NOTES

William Bernard Hartgrove, one of the five members who participated in the organization of the Association for the Study of Negro Life and History in Chicago in 1915, died at Albuquerque, New Mexico, on the twenty-fourth of April. In his death the Association lost a substantial supporter and friend. He was an unselfish, wide-awake and enterprising teacher, endeavoring always to be instrumental in the uplift of the Negro. During the last ten years of his life he devoted much of his time and means to the work of the National Association for the Advancement of Colored People, serving the local branch most of that period as secretary. When the Association for the Study of Negro Life and History was organized he was among the first to see its possibilities and to give it financial as well as moral support. He made himself useful in assisting the editor in his arduous duties during the days when the work was in the making. He contributed to the Journal Of Negro History, moreover, a number of articles, among which are: The Story of Maria Louise Moore and Fannie M. Richards, The Negro Soldier in the American Revolution, and The Story of Josiah Henson.

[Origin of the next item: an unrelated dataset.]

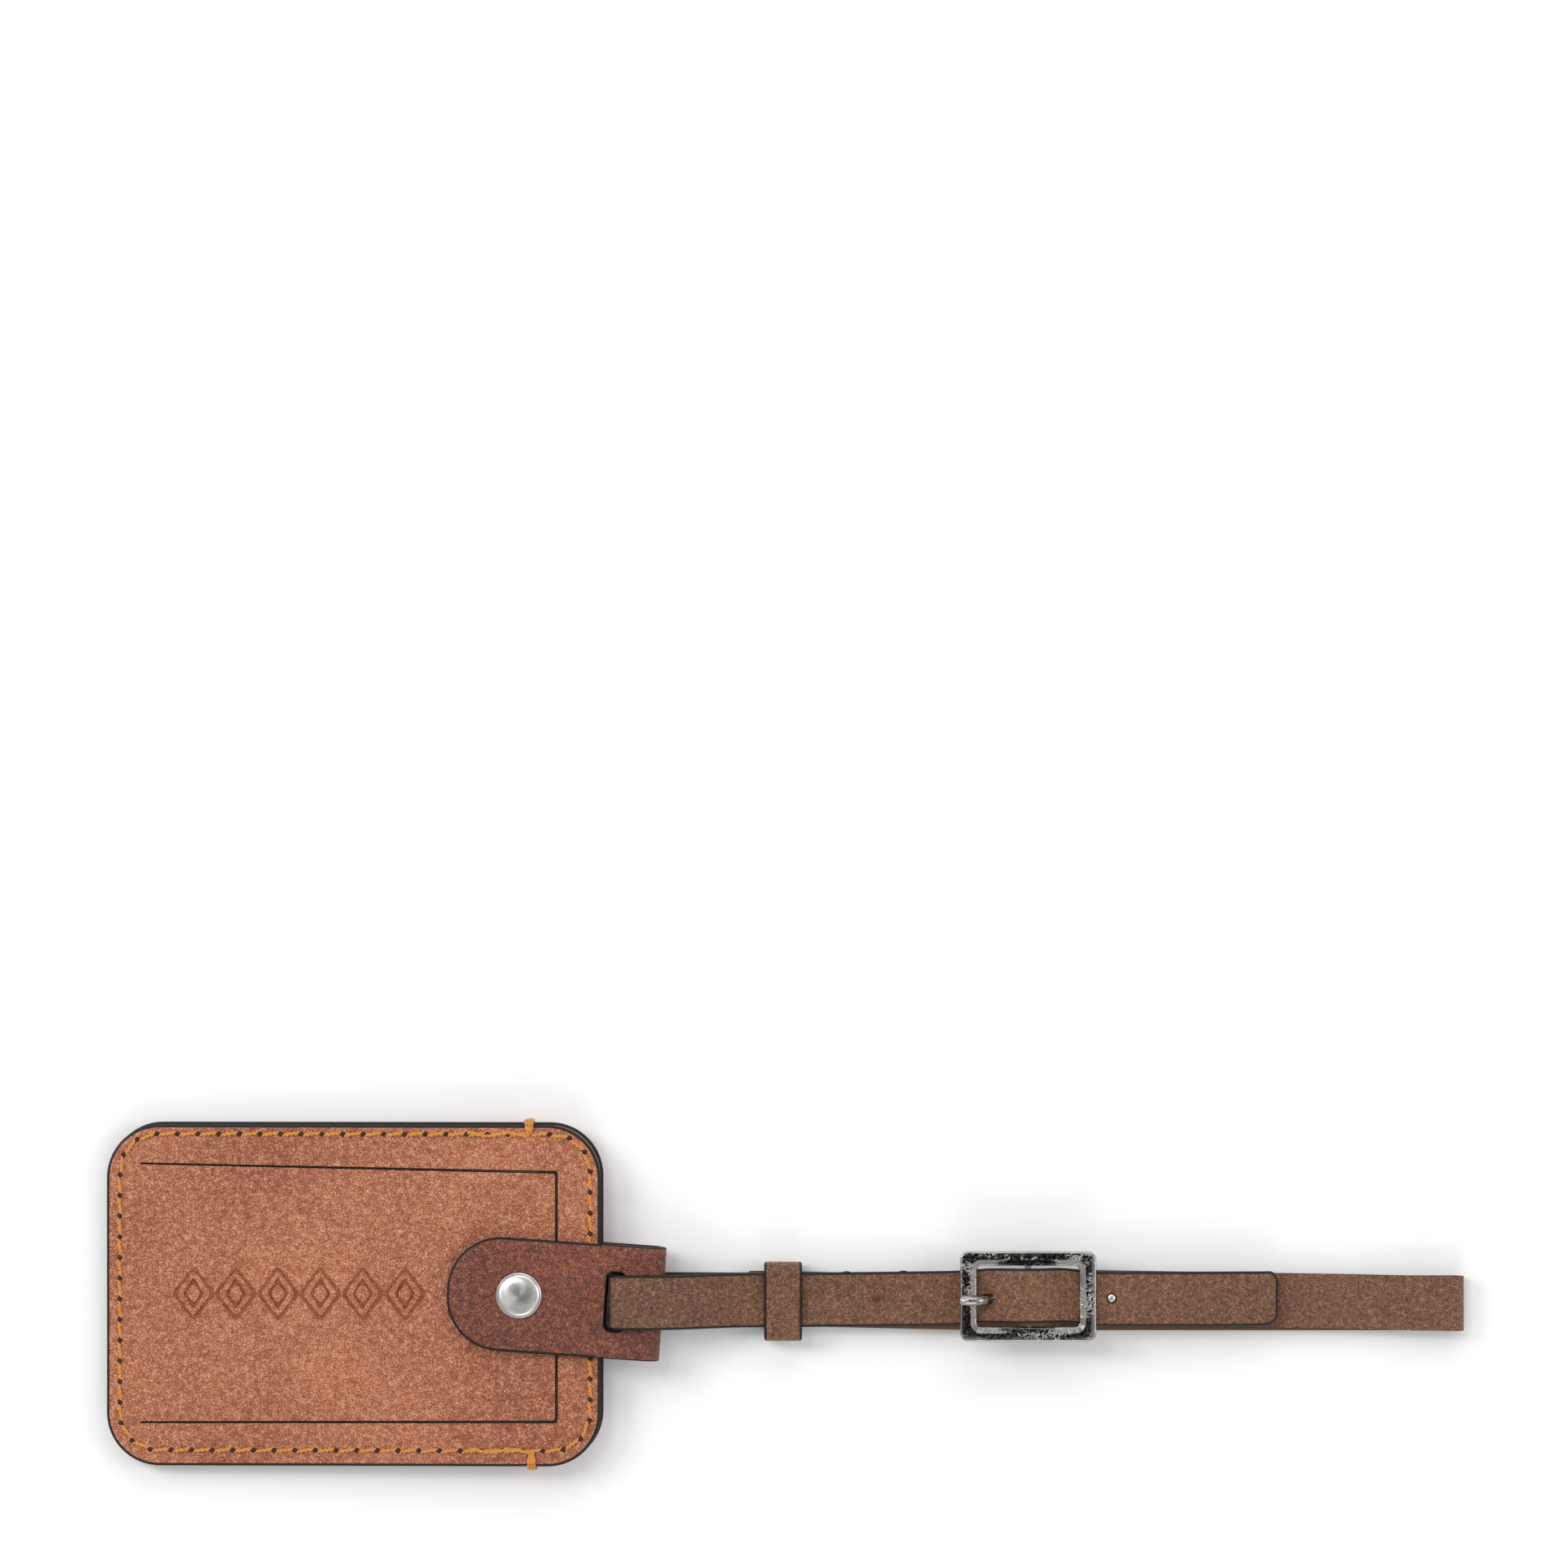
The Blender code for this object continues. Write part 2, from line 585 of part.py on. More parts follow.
def strap_upper():
    """The strap's upper layer, from the flex line through the keeper and the buckle."""
    start = FLEX_X + FLEX_GAP / 2
    stations = [ARCH_START + (ARCH_END - ARCH_START) * step / 24 for step in range(25)]
    end = TIP_HINGE_X - TIP_GAP / 2
    line = [(x, upper_height(x)) for x in (start, *stations, end)]
    upper = ribbon("strap_upper", line, STRAP_WIDTH, STRAP_THICK, upper_drift)
    for number, x in enumerate((RIVET_X - 2 * HOLE_PITCH, RIVET_X)):
        place = (x, upper_drift(x), upper_height(x))
        cut(upper, round_cutter(f"strap_hole_{number}", place, (0, 0, 1), HOLE_RADIUS, 3 * MM))
    half = PRONG_SLOT_WIDTH / 2
    slot = rounded(41.8 * MM, 51.0 * MM, PRONG_LANE - half, PRONG_LANE + half, 1.0 * MM, 3)
    cut(upper, plate("prong_hole", slot, 3.0 * MM, 13.0 * MM, CUTTERS))
    return finish(upper, STRAP_LEATHER)


def strap_tip():
    """The free end of the strap, with its two clipped corners."""
    height = upper_height(TIP_HINGE_X)
    start = TIP_HINGE_X + TIP_GAP / 2
    top = upper_drift(STRAP_TIP_X) + STRAP_WIDTH / 2
    bottom = top - STRAP_WIDTH
    outline = [
        (start, bottom),
        (STRAP_TIP_X - 2.4 * MM, bottom),
        (STRAP_TIP_X - 0.8 * MM, bottom + 0.7 * MM),
        (STRAP_TIP_X, bottom + 2.0 * MM),
        (STRAP_TIP_X, top - 1.4 * MM),
        (STRAP_TIP_X - 1.0 * MM, top),
        (start, top),
    ]
    tip = plate("strap_tip", outline, height - STRAP_THICK / 2, height + STRAP_THICK / 2)
    finish(tip, STRAP_LEATHER, None, (TIP_HINGE_X, 0.0, height))
    tip.rotation_euler = (0.0, TIP_DROOP, 0.0)


def centred(length, width, radius, steps=6):
    half_length, half_width = length / 2, width / 2
    return rounded(
        BUCKLE_X - half_length,
        BUCKLE_X + half_length,
        BUCKLE_Y - half_width,
        BUCKLE_Y + half_width,
        radius,
        steps,
    )


def buckle():
    frame = plate("buckle_frame", centred(BUCKLE_LENGTH, BUCKLE_WIDTH, 1.6 * MM), BUCKLE_SIDE_BOTTOM, BUCKLE_TOP)
    inner = centred(BUCKLE_OPEN_LENGTH, BUCKLE_OPEN_WIDTH, 1.0 * MM, 4)
    cut(frame, plate("buckle_opening", inner, 4 * MM, 12 * MM, CUTTERS))
    relief = centred(BUCKLE_LENGTH + 4 * MM, BUCKLE_OPEN_WIDTH - 0.02 * MM, 0.6 * MM, 2)
    cut(frame, plate("strap_relief", relief, 4 * MM, BUCKLE_END_BOTTOM, CUTTERS))
    bore = (BUCKLE_X, BUCKLE_Y, BAR_Z)
    cut(frame, round_cutter("bar_bore", bore, (0, 1, 0), BAR_RADIUS + GAP, 40 * MM))
    finish(frame, CAST_NICKEL)

    bar = round_cutter("buckle_bar", bore, (0, 1, 0), BAR_RADIUS, BUCKLE_WIDTH - 0.4 * MM)
    CUTTERS.objects.unlink(bar)
    PARTS.objects.link(bar)
    bar.hide_render = False
    bar.display_type = "TEXTURED"
    finish(bar, DARK_STEEL)


def prong():
    """The prong: an eye on the bar, and a wire running out under the strap and up through its hole."""
    lane = PRONG_LANE
    rest = BUCKLE_TOP + GAP + PRONG_RADIUS
    line = [(BUCKLE_X - 1.35 * MM, BAR_Z + 0.2 * MM), (46.0 * MM, BAR_Z + 1.5 * MM), (42.3 * MM, rest)]
    line += [(PRONG_TIP_X + 0.9 * MM, rest), (PRONG_TIP_X, rest - 0.12 * MM)]
    pin = tube("buckle_prong", [(x, lane, z) for x, z in line], PRONG_RADIUS)
    inner, outer, half = BAR_RADIUS + GAP, 1.75 * MM, 0.9 * MM
    eye = turned("prong_eye", [(inner, half), (outer, half), (outer, -half), (inner, -half)], True, 20)
    bake(eye)
    eye.data.transform(Matrix.Translation((BUCKLE_X, lane, BAR_Z)) @ Matrix.Rotation(pi / 2, 4, "X"))
    join = pin.modifiers.new("join", "BOOLEAN")
    join.operation = "UNION"
    join.object = eye
    bake(pin)
    bpy.data.objects.remove(eye, do_unlink=True)
    finish(pin, CAST_NICKEL, None, (BUCKLE_X, lane, BAR_Z))


def keeper():
    """The keeper: a closed leather band round both strap layers."""
    half_length = KEEPER_LENGTH / 2
    height = KEEPER_LIFT + PLY + STRAP_THICK + GAP + KEEPER_THICK
    left, right = KEEPER_Y - KEEPER_WIDTH / 2, KEEPER_Y + KEEPER_WIDTH / 2
    inset = KEEPER_THICK
    outer = rounded(left, right, 0.0, height, 1.5 * MM, 4)
    inner = rounded(left + inset, right - inset, inset, height - inset, 0.5 * MM, 4)
    band = plate("keeper_loop", outer, -half_length, half_length)
    cut(band, plate("keeper_inside", inner, -2 * half_length, 2 * half_length, CUTTERS))
    stand = Matrix.Translation((KEEPER_X, 0.0, 0.0)) @ Matrix.Rotation(pi / 2, 4, "Z") @ Matrix.Rotation(pi / 2, 4, "X")
    band.data.transform(stand)
    finish(band, STRAP_LEATHER)


def build():
    panels()
    front_edge = PANEL_MID_Y + PANEL_WIDTH / 2
    edge_tack("top_edge_tack", -55.3 * MM, front_edge, 1, BACK_SHIFT.y)
    edge_tack("bottom_edge_tack", -54.8 * MM, front_edge - PANEL_WIDTH, -1, 0.0)
    pocket_contents()
    card_flap()
    snap()
    rear_rivet()
    closure_tab()
    strap_bight()
    strap_loop()
    strap_rivet()
    strap_upper()
    strap_tip()
    buckle()
    prong()
    keeper()


build()
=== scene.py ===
# %% [markdown]
# A leather luggage tag, dressed piece by piece around its fixed CAD frame. The frame says where every
# joint and every part sits; the cells below cut, bend, stitch and polish what is seen. Leather is made
# the way a workshop makes it: a flat pattern is cut, its edges are rounded and painted, and the piece
# is bent into place. All lengths are in metres.

# %% Load the frame
import json
from math import asin, atan2, cos, degrees, hypot, pi, radians, sin

import bmesh
import bpy
from mathutils import Matrix, Vector, noise


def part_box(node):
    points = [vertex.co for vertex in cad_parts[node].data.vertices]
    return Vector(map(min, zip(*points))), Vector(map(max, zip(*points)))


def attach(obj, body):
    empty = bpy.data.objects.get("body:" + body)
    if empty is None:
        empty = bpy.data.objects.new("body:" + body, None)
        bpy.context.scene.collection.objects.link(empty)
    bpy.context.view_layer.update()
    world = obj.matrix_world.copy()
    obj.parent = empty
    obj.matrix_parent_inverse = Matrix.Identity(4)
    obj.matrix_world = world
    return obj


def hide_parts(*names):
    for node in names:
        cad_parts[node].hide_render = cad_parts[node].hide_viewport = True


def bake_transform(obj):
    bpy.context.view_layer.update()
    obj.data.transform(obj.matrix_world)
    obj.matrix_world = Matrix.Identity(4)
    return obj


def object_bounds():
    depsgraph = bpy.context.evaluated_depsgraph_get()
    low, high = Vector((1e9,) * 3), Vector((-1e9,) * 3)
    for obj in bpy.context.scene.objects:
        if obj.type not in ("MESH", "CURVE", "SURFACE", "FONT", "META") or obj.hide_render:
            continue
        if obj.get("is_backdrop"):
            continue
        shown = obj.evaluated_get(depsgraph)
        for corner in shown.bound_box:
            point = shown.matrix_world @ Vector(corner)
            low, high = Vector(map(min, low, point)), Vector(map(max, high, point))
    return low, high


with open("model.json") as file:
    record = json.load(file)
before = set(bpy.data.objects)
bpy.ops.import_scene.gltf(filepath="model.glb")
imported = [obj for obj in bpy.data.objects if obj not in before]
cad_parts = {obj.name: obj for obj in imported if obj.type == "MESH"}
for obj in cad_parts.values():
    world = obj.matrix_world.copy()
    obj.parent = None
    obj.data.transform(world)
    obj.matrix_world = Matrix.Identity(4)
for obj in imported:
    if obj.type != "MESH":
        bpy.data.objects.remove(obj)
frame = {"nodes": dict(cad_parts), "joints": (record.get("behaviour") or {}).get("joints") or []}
cad_low, cad_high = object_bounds()
joints = {joint["name"]: joint for joint in frame["joints"]}
MM = 0.001
print("CAD box in mm:", [round(side / MM, 1) for side in cad_high - cad_low])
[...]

Mention of the slave Archy in Miss Beasley's Slavery in California has called forth from a relative of his the following short sketch:

Archy's mother was named Maria. Maria had four children: Archy, Candace, Pompey and Quitman. (I am the daughter of Candace.) At the time Charles A. Stoval took Archy to California, Maria with her other children were with Simeon Stoval, the father of Chas. A. Stoval.

Chas. A. Stoval had been graduated in medicine and had returned home to begin practice, but his health having failed him, he went to California, taking my Uncle Archy with him. My grandmother Maria heard through the relatives of Stoval of Archy during the time Stoval remained in California. But near the close of the Civil War, Chas. A. Stoval returned to Mississippi and remained there until his death a few years later. After Stoval came back from California, my grandmother never heard any more of her son Archy, except when she once heard that he was with the Indians, who were treating him for some kind of sickness. Whether he died or whether this rumor was put out to keep the Stovals from trying to steal him and bring him back to Mississippi I have never been able to learn. My grandmother Maria continued to search for Archy, by writing several times to San Francisco, but without success. She died in 1884. Pompey and Quitman continued to live near Jackson, Miss., where Quitman died some time ago. Pompey was still alive when I last heard of him.

Mrs. R. A. Hunt


German East Africa, by A. F. Calvert, has been published by Werner Laurie, London.

Messrs. Routledge, of London, will soon bring out a volume of Select Constitutional Documents Illustrating the History of South Africa.